Dès lors, l'abbaye devient un modèle de vie réglée. Pour s'agrandir et se soustraire à un environnement trop humide, la communauté est transférée en 1625 à Paris, dans le faubourg Saint-Jacques, où se sont installées les carmélites. Autour d'un cloître sévère et d'une église élevée par Le Pautre en 1646-1647, Port-Royal de Paris devient une retraite recherchée par l'élite dévote ; près de l'abbaye, les pavillons élevées par les « belles amies de Port-Royal », la princesse de Guéméné ou la marquise de Sablé, font le lien avec la bonne société et les gens de lettres. Ce paradoxal succès mondain amène en 1648 mère Angélique et quelques religieuses à retourner au « désert affreux » de Port-Royal des Champs. Au-dessus du couvent, dans le hameau des Granges, les solitaires, derrière Antoine Lemaistre, vivent en « amis chrétiens », sans règle ni stabilité mais unis par la liberté évangélique. Ils prient, traduisent les textes anciens, jardinent (le verger entretenu par Arnauld d'Andilly est célèbre pour ses poires), jusqu'à leur dispersion en 1679. Ils réconcilient érémitisme et communauté, mènent une vie religieuse sans appartenir obligatoirement au clergé. À leurs côtés, les Petites Écoles, d'abord établies à Paris, offrent à quelques élus une pédagogie attentive et une instruction solide, jusqu'à leur fermeture en 1660.
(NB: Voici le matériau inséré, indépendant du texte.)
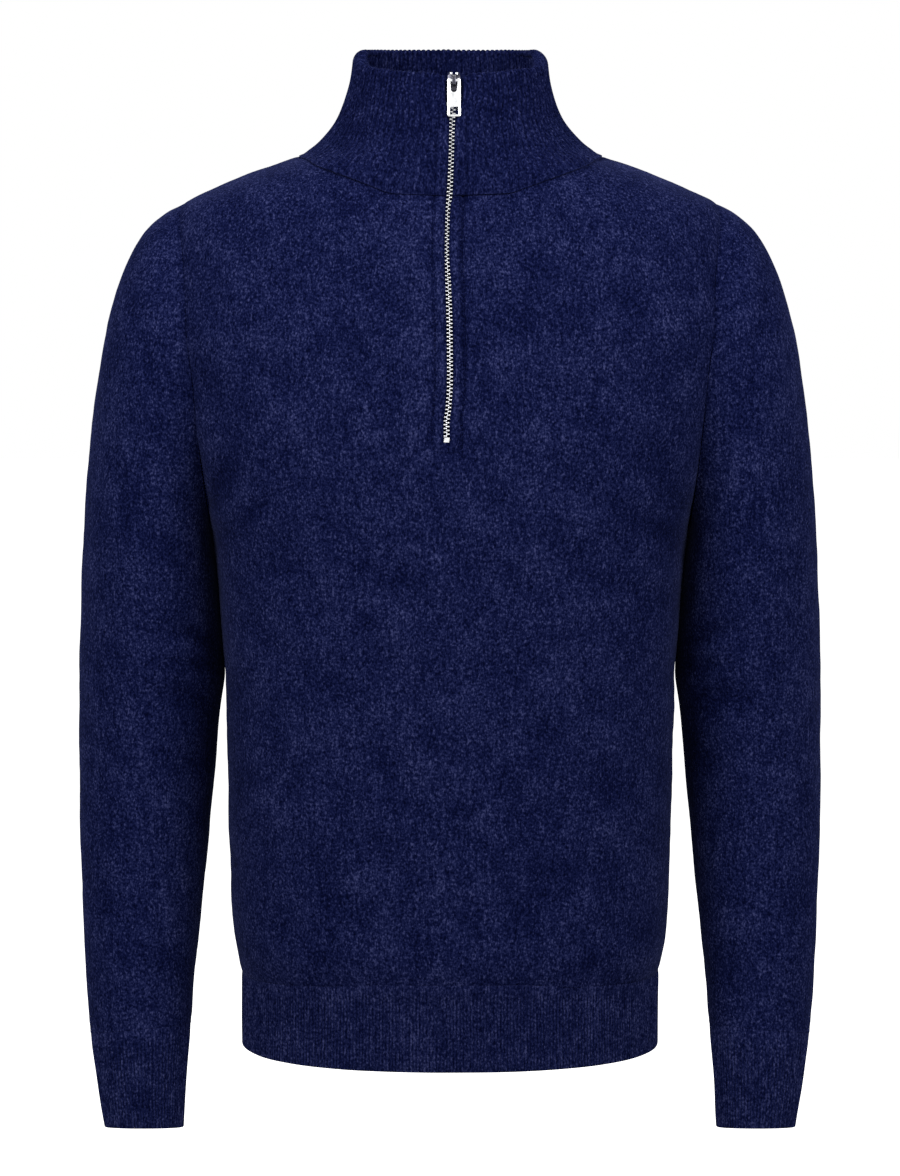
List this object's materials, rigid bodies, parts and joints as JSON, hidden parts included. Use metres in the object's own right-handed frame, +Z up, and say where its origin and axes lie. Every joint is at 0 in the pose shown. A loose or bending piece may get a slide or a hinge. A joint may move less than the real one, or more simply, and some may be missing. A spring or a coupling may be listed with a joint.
{
  "type": "quarter zip sweater",
  "caption": "Felted knit pullover with long sleeves, ribbed funnel collar, hem and cuffs, and a metal quarter zip, filled out as worn and hollow inside.",
  "frame": {"origin": "centre of the neck opening, midway between the two points where the collar seam meets the shoulder seams, where the wearer's neck and shoulders carry the sweater", "axes": "+Z up, -Y towards the sweater's front, +X towards the wearer's left"},
  "size_m": [0.552, 0.2383, 0.8034],
  "materials": {
    "felted_knit": "brushed and felted navy lambswool with paler heather fibres, matt with a soft nap",
    "ribbed_knit": "navy lambswool in one by one rib, brushed and matt",
    "zip_tape": "dark navy woven cotton tape",
    "zip_metal": "polished nickel plate over brass, darker on the slider"
  },
  "bodies": {
    "garment": {"front_body": "felted_knit", "back_body": "felted_knit", "sleeve_left": "felted_knit", "sleeve_right": "felted_knit", "collar": "ribbed_knit", "hem_rib_front": "ribbed_knit", "hem_rib_back": "ribbed_knit", "cuff_left": "ribbed_knit", "cuff_right": "ribbed_knit", "zip_tape_left": "zip_tape", "zip_tape_right": "zip_tape", "zip_teeth": "zip_metal", "zip_top_stop_left": "zip_metal", "zip_top_stop_right": "zip_metal", "zip_bottom_stop": "zip_metal", "zip_slider": "zip_metal"},
    "pull_tab": {"zip_pull": "zip_metal"}
  },
  "joints": [
    {"name": "pull_tab_hinge", "type": "hinge", "parent": "garment", "child": "pull_tab", "pos_m": [0.00285, -0.0708, 0.05283], "axis": [-1, 0, 0], "range_deg": [0, 170]}
  ]
}
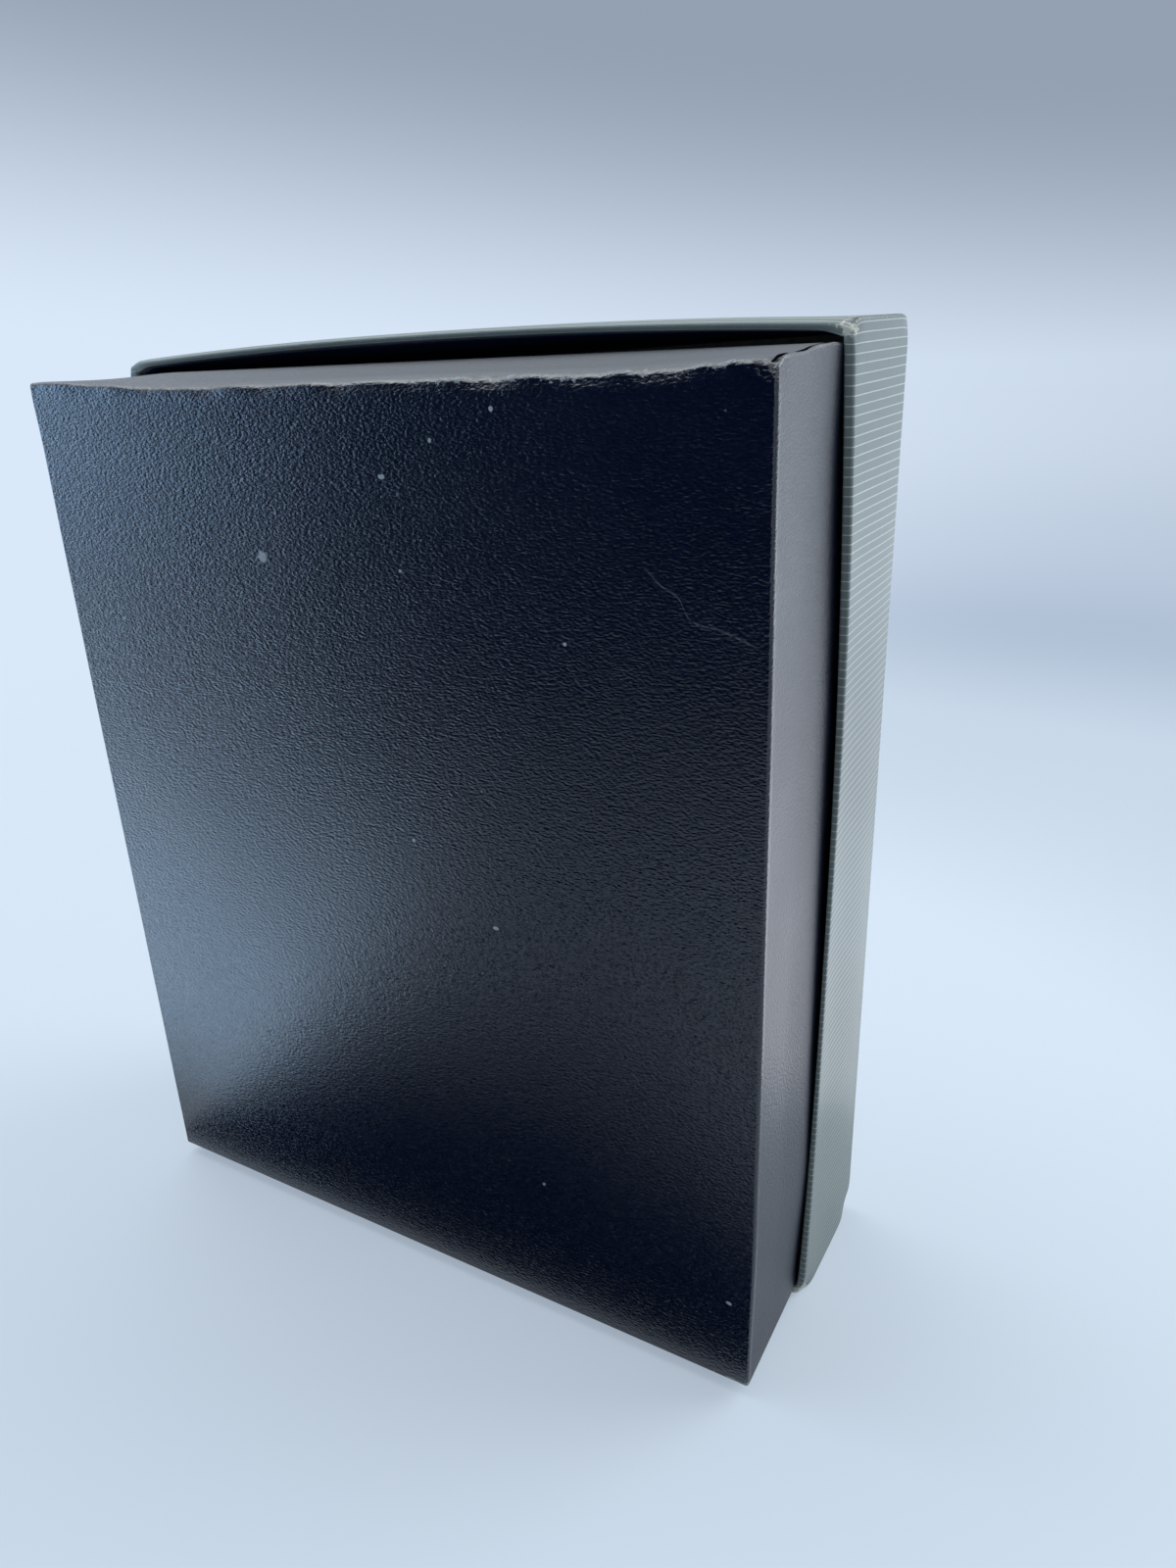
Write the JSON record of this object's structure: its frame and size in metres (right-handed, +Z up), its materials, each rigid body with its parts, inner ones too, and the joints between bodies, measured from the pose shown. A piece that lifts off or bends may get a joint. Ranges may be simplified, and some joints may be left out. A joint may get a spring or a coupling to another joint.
{
  "type": "watch box",
  "caption": "Two-piece watch box: a black leatherette-paper base in a loose pinstriped lift-off lid, with a velvet platform and a watch pillow inside.",
  "frame": {"origin": "middle of the box's footprint, on the surface that it stands on, with the lid closed", "axes": "+Z up, along the long side of the box; +Y from the base's bottom panel to the lid's top panel; +X to the right, seen facing the base's bottom panel"},
  "size_m": [0.1234, 0.044, 0.1442],
  "materials": {
    "leatherette_paper": "satin black embossed cover paper",
    "pinstripe_paper": "satin grey-green cover paper with fine pale stripes",
    "greyboard": "uncoated grey board",
    "tape_paper": "gummed kraft paper",
    "black_lining": "matt black lining paper",
    "card": "white-lined card",
    "velvet": "short cream pile",
    "satin": "cream satin",
    "foam": "open-cell foam",
    "ribbon": "woven satin ribbon"
  },
  "bodies": {
    "base": {"base_board": "greyboard", "base_corner_tapes": "tape_paper", "base_wrap": "leatherette_paper", "base_wall_lining": "black_lining", "base_floor_lining": "black_lining"},
    "insert": {"platform_card": "card", "platform_velvet": "velvet", "well_card": "card", "well_lining": "velvet", "upper_foam_block": "foam", "lower_foam_block": "foam", "lift_ribbon": "ribbon"},
    "pillow": {"pillow_foam": "foam", "pillow_cover": "velvet"},
    "lid": {"lid_board": "greyboard", "lid_corner_tapes": "tape_paper", "lid_wrap": "pinstripe_paper", "lid_wall_lining": "black_lining", "lid_pad_card": "card", "lid_pad_foam": "foam", "lid_pad_cover": "satin"}
  },
  "joints": [
    {"name": "insert_lift", "type": "slide", "parent": "base", "child": "insert", "axis": [0, 1, 0], "range_m": [0, 0.045]},
    {"name": "pillow_lift", "type": "slide", "parent": "insert", "child": "pillow", "axis": [0, 1, 0], "range_m": [0, 0.03]},
    {"name": "lid_lift", "type": "slide", "parent": "pillow", "child": "lid", "axis": [0, 1, 0], "range_m": [0, 0.07]}
  ]
}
Cette proximité entre religieux et laïcs est caractéristique de la communauté port-royaliste ; elle dessine une « petite Jérusalem » où il est possible de chercher son salut hors du monde, mais brouille les cadres de l'Église. Autant que la théologie janséniste, affirmée à la fin des années 1630, cette évolution inquiète les autorités. Après l'expulsion d'une partie des religieuses de Paris par l'archevêque Péréfixe en 1664 et après la séparation des maisons du faubourg Saint-Jacques et des Champs, les persécutions cessent avec la Paix de l'Église de 1668, avant de reprendre en 1679. Port-Royal des Champs est « asphyxié » par l'interdiction de recevoir des novices. Le 27 octobre 1709, en application de la bulle papale obtenue par Louis XIV, les dernières religieuses sont dispersées. L'abbaye est rasée en 1711 et les ossements exhumés du cimetière sont jetés à la fosse commune.